--- Objective ---
Reproduce the opening lines of the records exactly, up to and including the line in which "return np.maximum(wedge, np.maximum(body" occurs.

--- Record list ---
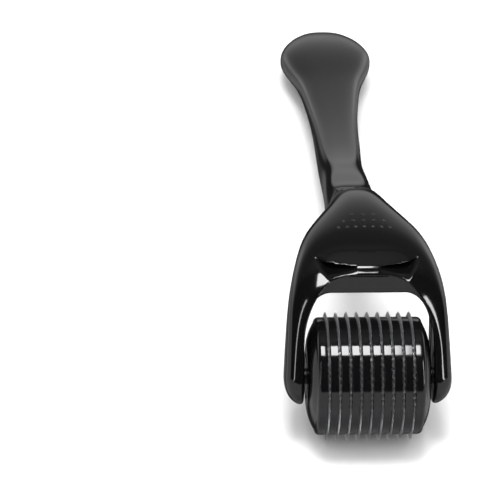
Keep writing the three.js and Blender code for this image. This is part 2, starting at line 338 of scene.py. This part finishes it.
def pocket_distance(x, z):
    """Distance outside the two three-cornered recess outlines."""
    across = np.abs(x)

    def beyond(x0, z0, x1, z1):
        length = math.hypot(x1 - x0, z1 - z0)
        return ((z1 - z0) * (across - x0) - (x1 - x0) * (z - z0)) / length

    low = beyond(POCKET_FROM, POCKET_TOP - POCKET_TIP, POCKET_CORNER, POCKET_LOW)
    outer = beyond(POCKET_CORNER, POCKET_LOW, POCKET_TO, POCKET_TOP)
    outline = smooth_max(low, outer, POCKET_CORNER_ROUNDING)
    return np.maximum(np.maximum(outline, POCKET_FROM - across), z - POCKET_TOP)


def lip_distance(x, y, z, body):
    """Distance outside the small wedge on the body that gives the head its crisp front edge."""
    back = y - LIP_Y - LIP_SWEEP * x ** 2
    up = z - LIP_Z + LIP_FALL * x ** 2
    top = (up - LIP_TOP_SLOPE * back) / math.hypot(1, LIP_TOP_SLOPE)
    front = (up - LIP_FRONT_SLOPE * back) / math.hypot(1, LIP_FRONT_SLOPE)
    rise = LIP_RISE - LIP_FADE * ((x / LIP_HALF) ** 4 + (back / LIP_RUN) ** 2)
    wedge = smooth_max(top, front, LIP_EDGE_ROUNDING)
    return np.maximum(wedge, np.maximum(body - rise, np.abs(back) - LIP_RUN))


def handle_distance(x, s, v):
    """How far a point is outside the handle with all its openings."""
    point = place(x, s, v)
    y, z = point[..., 1], point[..., 2]
    body = body_distance(x, s, v)
    body = smooth_min(body, lip_distance(x, y, z, body), LIP_ROOT_ROUNDING)
    drum_room = arch_distance(x, z, ARCH_FLAT_HALF, ARCH_TOP, ARCH_SHOULDER_HEIGHT)
    drum_room = smooth_max(drum_room, y - ARCH_REAR, DRUM_ROOM_REAR_ROUNDING)
    nose_room = arch_distance(x, z, NOSE_FLAT_HALF, NOSE_TOP, NOSE_SHOULDER_HEIGHT)
    face = y - NOSE_REACH - NOSE_LEAN * (z - ARCH_TOP)
    nose_room = smooth_max(nose_room, face / math.hypot(1, NOSE_LEAN), NOSE_FACE_ROUNDING)
    pocket = np.maximum(pocket_distance(x, z), y - POCKET_REAR)
    front_rooms = smooth_min(nose_room, pocket, POCKET_JOIN_ROUNDING)
    body = smooth_max(body, -drum_room, DRUM_ROOM_ROUNDING)
    body = smooth_max(body, -front_rooms, NOSE_ROUNDING)
    bore = np.maximum(np.hypot(y, z) - BORE_RADIUS, np.abs(x) - BORE_HALF)
    body = smooth_max(body, -bore, BORE_ROUNDING)
    return smooth_max(body, FLOOR - z, FLOOR_ROUNDING)


def shell_distance(side):
    """The field of one shell: side is 1 for the upper one and -1 for the lower one."""
    def field(x, s, v):
        size, _, _ = sizes(s)
        parting = v - size * (PARTING_SHARE - 0.5)
        return smooth_max(handle_distance(x, s, v), PARTING_GAP / 2 - side * parting, PARTING_ROUNDING)
    return field


# ---------------------------------------------------------------- meshing a field

def spread(values, wanted):
    """Points from the first value to the last whose spacing follows wanted(value)."""
    fine = np.linspace(values[0], values[1], 4001)
    density = np.concatenate([[0], np.cumsum(1 / wanted((fine[1:] + fine[:-1]) / 2) * np.diff(fine))])
    count = int(math.ceil(density[-1])) + 1
    return np.interp(np.linspace(0, density[-1], count), density, fine)


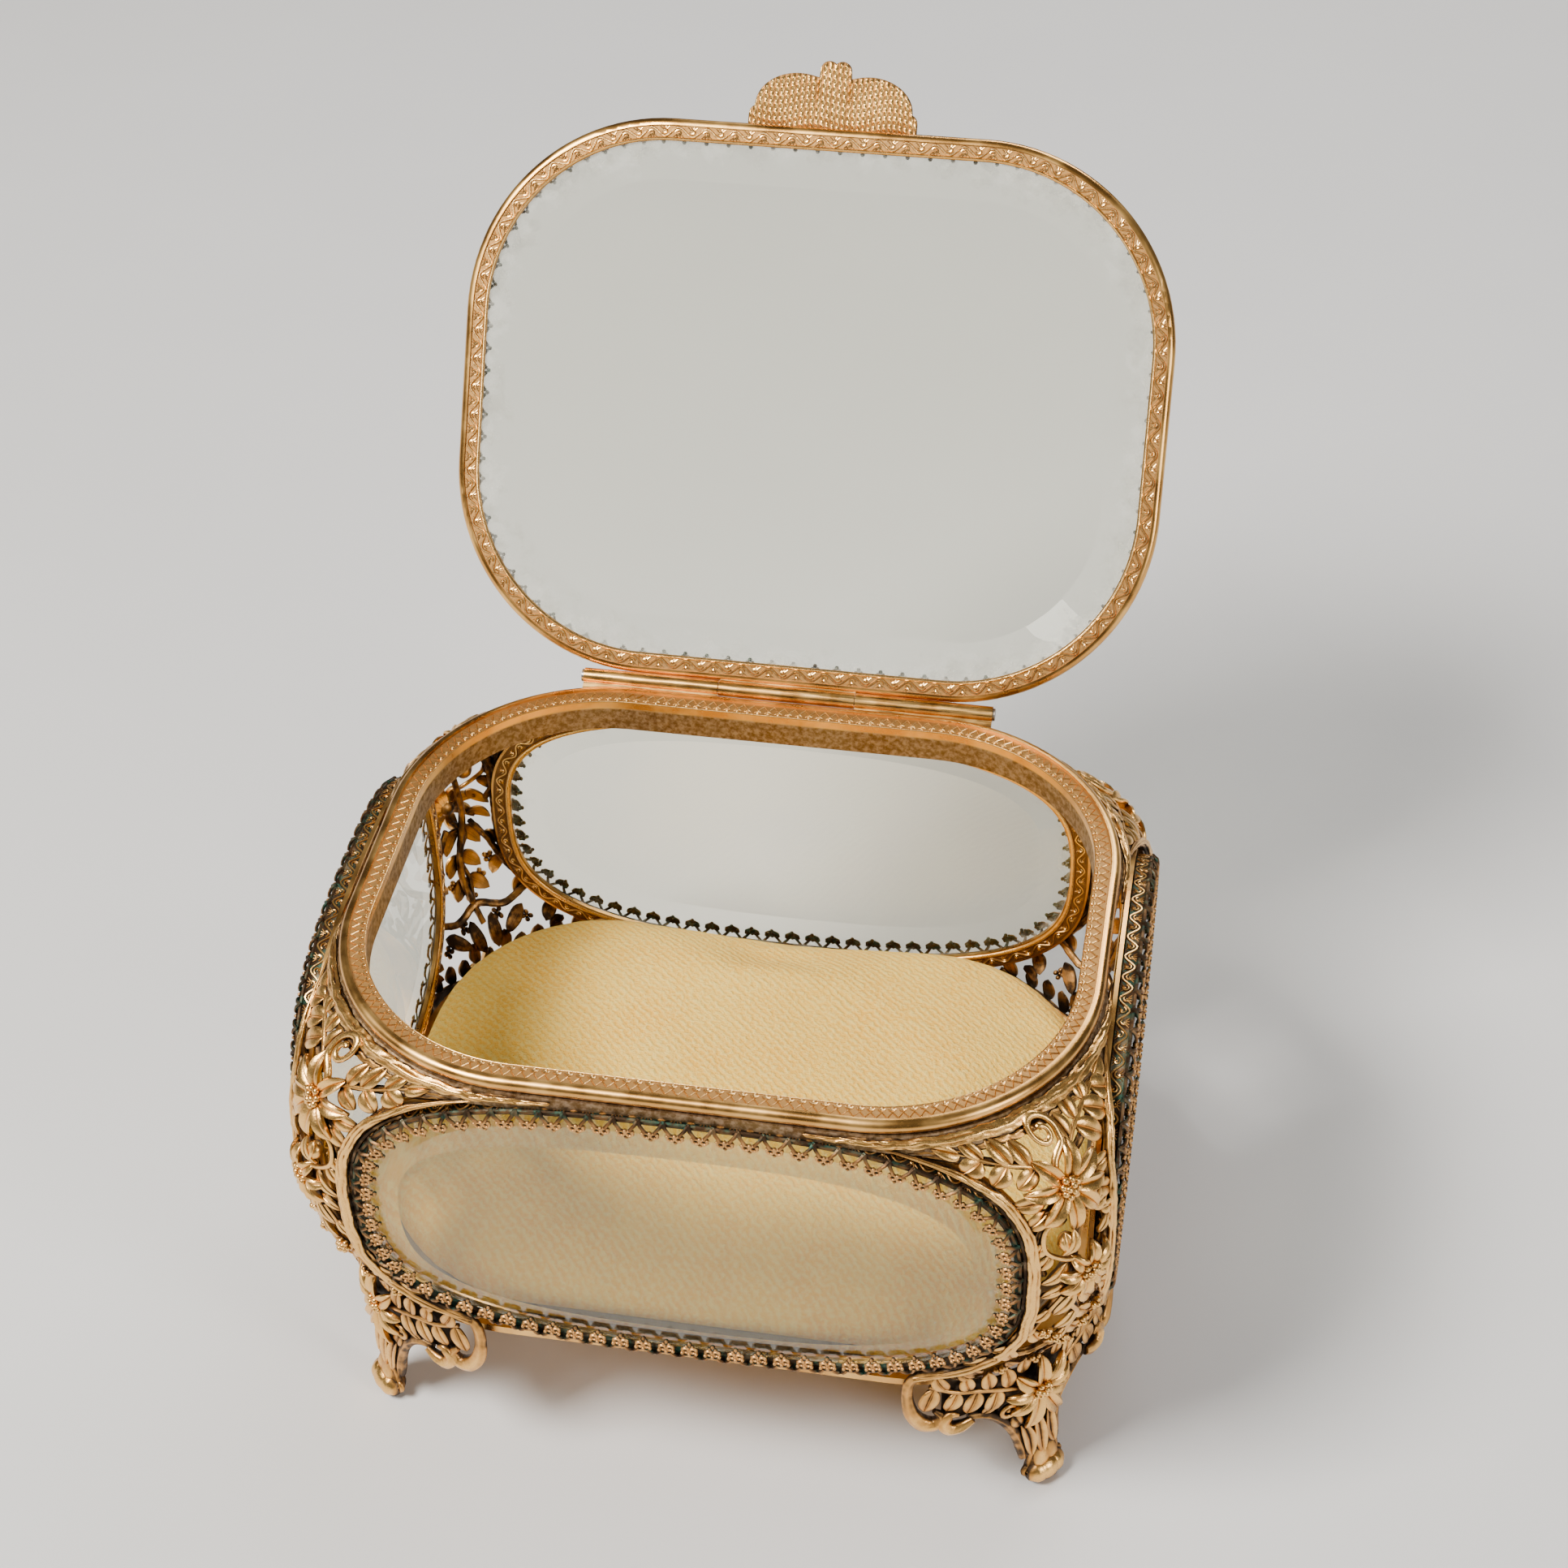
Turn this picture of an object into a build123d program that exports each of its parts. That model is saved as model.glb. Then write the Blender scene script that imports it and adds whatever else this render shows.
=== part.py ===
"""Vanity trinket box: a gilt filigree casket with bevelled glass on four sides and
in the hinged lid, a velvet cushion inside, and four scroll feet.

Millimetres, +Z up, +X to the right, -Y towards the front.  The origin is on the
surface that the box stands on, under the centre of the rim.  The lid is built open.
"""

from build123d import *
import os
from math import atan2, copysign, cos, degrees, pi, radians, sin

os.makedirs("parts", exist_ok=True)

# ---------------------------------------------------------------- driving dimensions
RIM_WIDTH = 140.0
RIM_DEPTH = 109.0
RIM_CORNER = 39.5
RIM_TOP = 107.5  # above the surface that the feet stand on
RIM_BAND = 4.9  # from the rim's outer edge to its opening
BEAD = 2.8  # height of the polished outer bead
BEAD_WIDTH = 1.7  # its width, from the rim's outside to the ledge
BEAD_ROUND = 1.35  # radius of the bead's edges
LEDGE_DROP = 0.6  # the flat ledge lies this far below the bead's top
SKIRT_DROP = 7.5  # the inner skirt hangs this far below the rim's top
SKIRT_WALL = 1.0

SHELL_WALL = 1.6
# drop below the rim's top, width, depth and corner radius of the bombe body
BODY_SECTIONS = (
    (BEAD, RIM_WIDTH, RIM_DEPTH, RIM_CORNER),
    (8.0, 146.0, 110.0, 32.0),
    (19.0, 149.5, 110.4, 21.0),
    (36.0, 150.0, 110.4, 15.0),
    (52.0, 150.0, 110.4, 20.0),
    (64.0, 149.0, 110.0, 30.0),
    (71.0, 148.0, 109.0, 36.0),
)
FASCIA_BOTTOM = RIM_TOP - 6.0  # the rim's fascia ends and the corner castings begin
PANEL_BOTTOM = RIM_TOP - 66.0  # the corner castings end and the feet begin

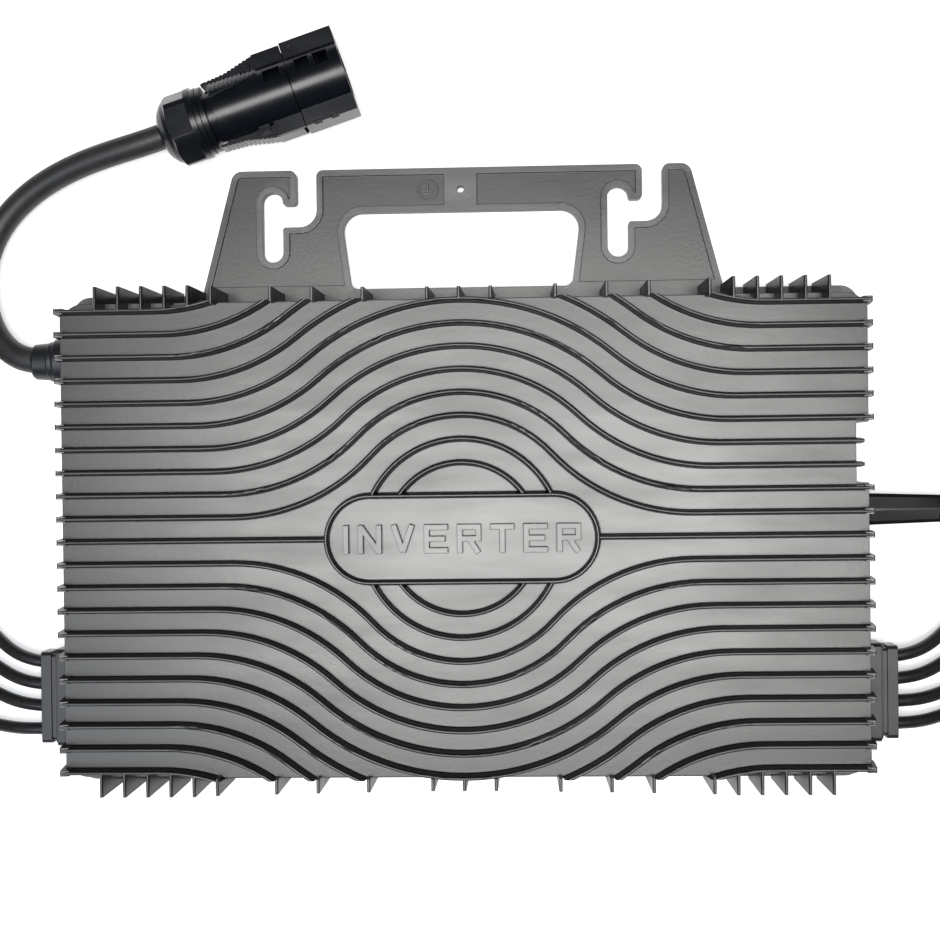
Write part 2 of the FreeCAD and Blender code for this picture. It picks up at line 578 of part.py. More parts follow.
# radio, its can and the way out to the antenna
rx, ry = 132.0, 10.3
radio = box(rx - 19, rx + 19, ry - 12, ry + 12, zt + 3.0, zt + 4.0).fuse(box(rx - 19, rx - 14, ry - 10, ry + 10, zt, zt + 3.0)).removeSplitter()
feature("radio_board", radio)
shield = box_expr("radio_shield_can", "Dims.ShieldWidth", "Dims.ShieldDepth", "Dims.ShieldHeight",
                  repr(rx - 13) + "", "%r - Dims.ShieldDepth/2" % ry, "Dims.BoardLift + Dims.BoardThick + 4")
keep(shield, "radio_shield")
sock = turned([(163.0, 0.01), (163.0, 3.15), (187.6, 3.15), (187.6, 0.01)])
flangep = turned([(180.85, 3.1), (180.85, 4.6), (182.0, 4.6), (182.0, 3.1)])
sock = sock.fuse(flangep).removeSplitter()
ant_at = Placement(Vector(0, D["AntennaY"], D["AntennaZ"]), Rotation())
feature("antenna_socket", sock, ant_at)
nut6 = Part.Face(Part.makePolygon([Vector(0, 5.0 / math.cos(math.pi / 6) * math.cos(k * math.pi / 3), 5.0 / math.cos(math.pi / 6) * math.sin(k * math.pi / 3)) for k in range(7)])).extrude(Vector(2.4, 0, 0))
nut6 = nut6.cut(turned([(-5, 0.01), (-5, 3.2), (10, 3.2), (10, 0.01)]))
feature("antenna_socket_nut", nut6, Placement(Vector(167.2, D["AntennaY"], D["AntennaZ"]), Rotation()))
feature("antenna_coax", tube("antenna_coax", [(151.0, 10.3, 11.9), (154.0, 10.3, 12.1), (157.5, 10.3, 14.8), (160.5, 10.3, 17.2), (162.9, 10.3, 17.5)], 2.0))

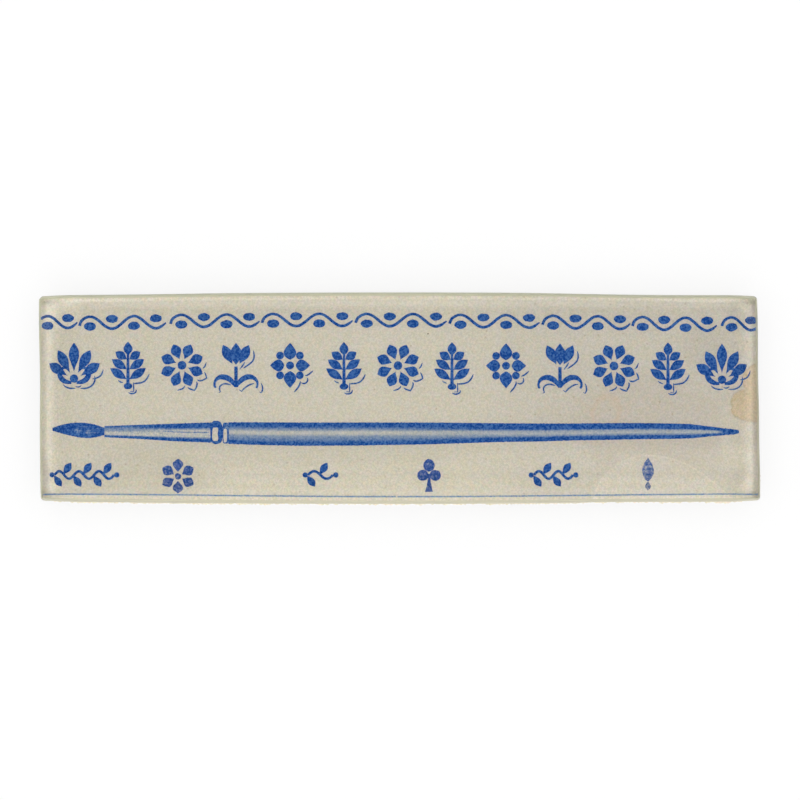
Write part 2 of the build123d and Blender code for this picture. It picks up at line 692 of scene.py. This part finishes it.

--- Reply ---
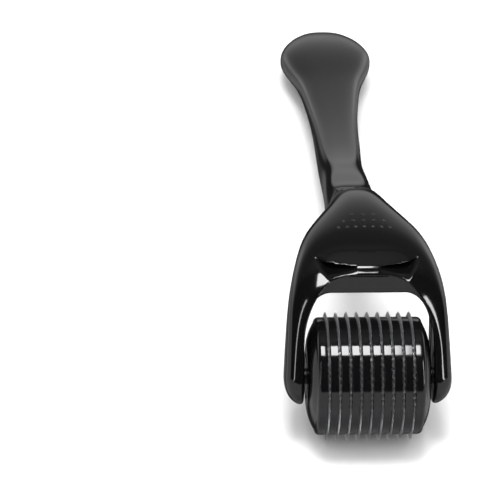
Keep writing the three.js and Blender code for this image. This is part 2, starting at line 338 of scene.py. This part finishes it.
def pocket_distance(x, z):
    """Distance outside the two three-cornered recess outlines."""
    across = np.abs(x)

    def beyond(x0, z0, x1, z1):
        length = math.hypot(x1 - x0, z1 - z0)
        return ((z1 - z0) * (across - x0) - (x1 - x0) * (z - z0)) / length

    low = beyond(POCKET_FROM, POCKET_TOP - POCKET_TIP, POCKET_CORNER, POCKET_LOW)
    outer = beyond(POCKET_CORNER, POCKET_LOW, POCKET_TO, POCKET_TOP)
    outline = smooth_max(low, outer, POCKET_CORNER_ROUNDING)
    return np.maximum(np.maximum(outline, POCKET_FROM - across), z - POCKET_TOP)


def lip_distance(x, y, z, body):
    """Distance outside the small wedge on the body that gives the head its crisp front edge."""
    back = y - LIP_Y - LIP_SWEEP * x ** 2
    up = z - LIP_Z + LIP_FALL * x ** 2
    top = (up - LIP_TOP_SLOPE * back) / math.hypot(1, LIP_TOP_SLOPE)
    front = (up - LIP_FRONT_SLOPE * back) / math.hypot(1, LIP_FRONT_SLOPE)
    rise = LIP_RISE - LIP_FADE * ((x / LIP_HALF) ** 4 + (back / LIP_RUN) ** 2)
    wedge = smooth_max(top, front, LIP_EDGE_ROUNDING)
    return np.maximum(wedge, np.maximum(body - rise, np.abs(back) - LIP_RUN))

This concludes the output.